Wall Street closed sharply lower on Wednesday ending its four-day winning streak. All three major stock indexes closed in the red. President Donald Trump’s decision to impose a second round of tariffs worth $200 billion on Chinese goods halted the four-day market rally. Investors remain confused between strong expectations of second quarter earnings supported by a fundamentally robust U.S. economy and prolonged trader tensions between the United States and China.
The Dow Jones Industrial Average (DJI) closed at 24,700.45, declining 0.9% or 219.21 points. The S&P 500 Index (INX) decreased 0.7% to close at 2,774.02. The Nasdaq Composite Index (IXIC) closed at 7,716.61, shedding 0.6%. A total of 6 billion shares were traded on Wednesday, lower than the last 20-session average of 6.9 billion shares. Decliners outnumbered advancers on the NYSE by 2.74-to-1 ratio. On the Nasdaq, decliners had an edge over advancers by 1.87-to-1 ratio. The CBOE VIX increased 7.8% to close at 13.63.

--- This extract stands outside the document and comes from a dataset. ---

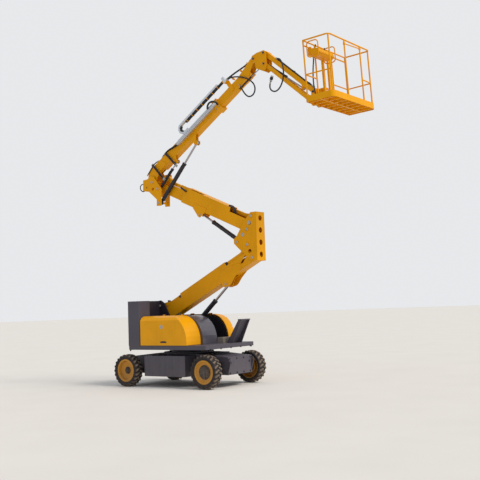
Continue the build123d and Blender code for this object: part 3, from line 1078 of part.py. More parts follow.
def hoops():
    """Two rounded guard loops beside the console, fixed to the two upper back rails."""
    radius = 12.0
    body = None
    for y in (-752.0, -88.0):
        x_in = BACK_LINE + RAIL_RADIUS + radius - 0.1
        x_out = BACK_LINE + 290
        low = RAIL_TOP - 350
        high = RAIL_TOP - 20
        turn = 70.0
        sides = [
            ((x_in, y, low + turn), (x_in, y, high - turn)), ((x_in + turn, y, high), (x_out - turn, y, high)),
            ((x_out, y, high - turn), (x_out, y, low + turn)), ((x_out - turn, y, low), (x_in + turn, y, low)),
        ]
        corners = [(x_in + turn, low + turn, 90), (x_in + turn, high - turn, 180), (x_out - turn, high - turn, 270), (x_out - turn, low + turn, 0)]
        for start, end in sides:
            tube = rod(start, end, radius)
            body = tube if body is None else body + tube
        for cx, cz, angle in corners:
            ring = Pos(turn, 0, 0) * Circle(radius)
            arc = revolve(ring, Axis.Y, 90)
            body += Pos(cx, y, cz) * Rot(0, angle, 0) * arc
    return body


def end_rails(side):
    """Top and middle rail across one end of the platform, from the back rails to the corner post."""
    y = side * END_LINE
    start = BACK_LINE + RAIL_RADIUS + 1.0
    top = rod((start, y, RAIL_TOP), (FRONT_X - CORNER, y, RAIL_TOP), RAIL_RADIUS)
    body = top + bend(FRONT_X - CORNER, side * (SIDE_Y - CORNER), RAIL_TOP, BEND, 0 if side > 0 else -90)
    body += rod((CORNER_POST_X, side * CORNER_POST_Y, POST_FOOT), (CORNER_POST_X, side * CORNER_POST_Y, RAIL_TOP), RAIL_RADIUS + 0.4)
    body += rod((start, y, MID_RAIL), (CORNER_POST_X - 4, side * (CORNER_POST_Y + 8), MID_RAIL), RAIL_RADIUS - 2)
    return body


def front_rails():
    """Top rail with the two gate posts, and a middle rail on the far side of the gate."""
    reach = SIDE_Y - CORNER
    body = rod((FRONT_LINE, -reach + FIT, RAIL_TOP), (FRONT_LINE, reach - FIT, RAIL_TOP), RAIL_RADIUS + 0.4)
    for share in (GATE_FROM, GATE_TO):
        body += rod((FRONT_LINE, across(share), POST_FOOT), (FRONT_LINE, across(share), RAIL_TOP), RAIL_RADIUS)
    body += rod((FRONT_LINE, across(GATE_TO), MID_RAIL), (CORNER_POST_X + 12, CORNER_POST_Y - RAIL_RADIUS - 6, MID_RAIL), RAIL_RADIUS - 2)
    return body


def platform_gate():
    """Sliding entrance bar: a tube between two sleeves on the gate posts, drawn raised."""
    y_from = across(GATE_FROM)
    y_to = across(GATE_TO)
    start = RAIL_TOP - 80
    end = RAIL_TOP - 46
    body = rod((FRONT_LINE, y_from, start), (FRONT_LINE, y_to, end), 12.0)
    for y, z in ((y_from, start), (y_to, end)):
        body += Pos(FRONT_LINE, y, z) * Cylinder(RAIL_RADIUS + 8, 40)
        body -= Pos(FRONT_LINE, y, z) * Cylinder(RAIL_RADIUS + FIT, 60)
    return body


def console():
    """Control console on the inner side of the back rails, open box with a sloping front."""
    x = BACK_LINE + 30
    top = RAIL_TOP - 150
    outline = [(x, top - 150), (x + 205, top - 175), (x + 262, top - 120), (x + 245, top - 45), (x, top)]
    body = plate(outline, -728, -136)
    for y in (-640.0, -240.0):
        body += block(BACK_LINE + RAIL_RADIUS - 0.4 + FIT, x + 16, y, y + 40, top - 20, SECOND_RAIL + 10)
    return body


NODES["platform_floor"] = tilted(platform_floor())
NODES["platform_bracket"] = tilted(platform_bracket())
NODES["rails_back"] = tilted(back_rails())
NODES["console_guards"] = tilted(hoops())
NODES["rails_right"] = tilted(end_rails(-1))
NODES["rails_left"] = tilted(end_rails(1))
NODES["rails_front"] = tilted(front_rails())
NODES["platform_gate"] = tilted(platform_gate())
NODES["control_console"] = tilted(console())


# Hydraulic cylinders
CYLINDERS = [
    # name, base, eye, y, barrel radius, rod radius, barrel length, rod kept inside, bore at the base
    ("lower_lift", LOWER_BASE, LOWER_EYE, BOOM_Y, 52, 28, 1290, 800, 26),
    ("middle_lift", KNUCKLE_CYLINDER, MIDDLE_EYE, BOOM_Y, 46, 24, 930, 620, 26),
    ("main_lift", UPPER_CYLINDER, MAIN_EYE, LIFT_Y, 46, 24, 1150, 800, 26),
    ("master", UPPER_PIVOT, MASTER_EYE, LIFT_Y, 32, 15, 600, 380, PIN_RADIUS),
    ("slave", SLAVE_BASE, YOKE_CYLINDER, BOOM_Y, 28, 13, 640, 390, 18),
    ("jib", JIB_LOWER, JIB_EYE, BOOM_Y, 34, 17, 640, 390, JIB_PIN),
]
for name, base, eye, y, barrel_radius, rod_radius, barrel_length, inside, bore in CYLINDERS:
    barrel, stem = cylinder_pair(base, eye, y, barrel_radius, rod_radius, barrel_length, inside, bore)
    NODES[f"{name}_barrel"] = barrel
    NODES[f"{name}_rod"] = stem

for name, shape in NODES.items():
    export_step(shape, f"parts/{name}.step")
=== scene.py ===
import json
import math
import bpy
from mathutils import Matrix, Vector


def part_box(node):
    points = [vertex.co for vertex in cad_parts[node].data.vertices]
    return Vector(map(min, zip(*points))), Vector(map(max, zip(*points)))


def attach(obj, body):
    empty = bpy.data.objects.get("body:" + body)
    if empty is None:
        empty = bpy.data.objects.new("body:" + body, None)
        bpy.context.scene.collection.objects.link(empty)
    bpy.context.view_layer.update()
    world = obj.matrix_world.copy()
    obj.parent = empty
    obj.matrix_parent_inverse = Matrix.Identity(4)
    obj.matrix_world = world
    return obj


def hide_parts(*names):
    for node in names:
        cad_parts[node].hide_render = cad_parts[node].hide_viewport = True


bl_info = {
    "name": "Boom lift finish",
    "version": (1, 0, 0),
    "blender": (4, 5, 0),
    "location": "View3D > Sidebar > Boom lift",
    "description": "Dresses the packed boom lift: paint, tyres, drag chain, hoses, fasteners and studio",
    "category": "Object",
}

import bmesh
import bpy
from bpy.props import FloatProperty, FloatVectorProperty, IntProperty, PointerProperty
from mathutils import Matrix, Vector

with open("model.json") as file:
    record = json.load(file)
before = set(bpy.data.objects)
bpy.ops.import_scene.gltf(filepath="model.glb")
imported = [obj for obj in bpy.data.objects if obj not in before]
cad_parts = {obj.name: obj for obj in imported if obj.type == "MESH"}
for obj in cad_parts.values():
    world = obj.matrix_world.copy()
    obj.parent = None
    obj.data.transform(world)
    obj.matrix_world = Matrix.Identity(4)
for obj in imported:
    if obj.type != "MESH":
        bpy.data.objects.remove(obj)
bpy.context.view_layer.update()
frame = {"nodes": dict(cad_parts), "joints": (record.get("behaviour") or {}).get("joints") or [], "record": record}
NODES = frame["nodes"]
JOINTS = {joint["name"]: joint for joint in frame["joints"]}
SLOT_OF = {part["node"]: part["material_slot"] for part in frame["record"]["subparts"]}
ALONG_X = Vector((1, 0, 0))
ALONG_Y = Vector((0, 1, 0))
# Signs of both sides, ends or faces
BOTH = (-1, 1)


# Places and lines taken from the frame's joints
def pivot(name):
    """Point of a hinge, at rest."""
    return Vector(JOINTS[name]["pos_m"])


def joint_axis(name):
    return Vector(JOINTS[name]["axis"])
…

How Did the Benchmarks Perform?
The Dow was down 0.9% and once again entered negative territory year to date. Notably, 24 of the 30-stock blue-chip index closed in the red while 5 traded in the green and 1 remain unchanged.
The S&P 500 slumped 0.7% led by 2.1% drop in Energy Select Sector SPDR (XLE), 1.7% decline in Materials Select Sector SPDR (XLB) and 1.6% fall in Industrials Select Sector SPDR (XLI) partially offset by a 0.9% gain in Utilities Select Sector SPDR (XLU). Notably, ten out of 11 sectors of the benchmark index ended in negative territory.
Likewise, tech-heavy Nasdaq Composite lost 0.6% primarily due to poor performance of chipmakers that have a large business stake in China.
U.S. - China Trade War Escalates
The ongoing trade conflict between United States and China is showing no signs of abating. In March, Trump administration announced first phase of 25% U.S. tariffs worth $50 billion. First part of these tariffs worth $34 billion was implemented from Jul 6 and the remaining $16 billion of tariffs will be implemented within next two weeks.
On Jul 10, the U.S. government released a list of 10% tariffs on Chinese goods worth $200 billion. The new tariffs will undergo a two month review and hiring after which final decision will be taken. Last week, President Trump had threatened China that his administration may consider the possibility of imposing new tariffs worth $300 billion on China if it retaliate U.S. tariffs. However, China has retaliated with $34 billion of tariffs imposed on U.S. exports.
Energy Stocks Plunge
Energy stocks plunged on Wednesday on trade war concerns and some positive news on the supply side. These two developments overshadowed the government report which revealed that for the week ending Jul 6, the U.S. crude oil inventory dropped significantly by 12.6 million barrels from the previous week.
Investors fear a full-flagged global trade war will slow economic growth reducing oil demand worldwide. Moreover, supply concerns eased as OPEC reported that Saudi Arabia enhanced oil production in June to its highest level since the end of 2016. Further, four Libyan oil ports have returned to normalcy after Tripoli-based National Oil Corp (NOC) lifted the ban imposed on February.
Additionally, U.S. Secretary of State Mike Pompeo stated on Tuesday that Trump administration will consider requests from some countries to be exempted from sanctions that United States will impose on Iran since November.
On Jul 11, the WTI crude dropped $3.73 or 5%, to settle at $70.38 a barrel on the New York Mercantile Exchange. Brent crude fell $5.46 or 6.9% to end the session at $73.40 a barrel on the London-based ICE Futures Europe exchange.
Consequently, share price of energy behemoths like Chevron Corp. (CVX - Free Report) , Exxon Mobil Corp. (XOM - Free Report) and Halliburton Co. (HAL - Free Report) were down by 3.2%, 1.3% and 2.5%, respectively. Chevron sports a Zacks Rank #1 (Strong Buy). You can see the complete list of today’s Zacks #1 Rank stocks here.
The Labor Department reported that Producer Price Index (PPI) for final demand increased 0.3% in June surpassing the consensus estimate of 0.2%. June PPI jumped 3.4% year-over-year, its biggest gain since November 2011. Core PPI (excluding food, energy and trade services) also rose 0.3% in June beating the consensus estimate of 0.2%.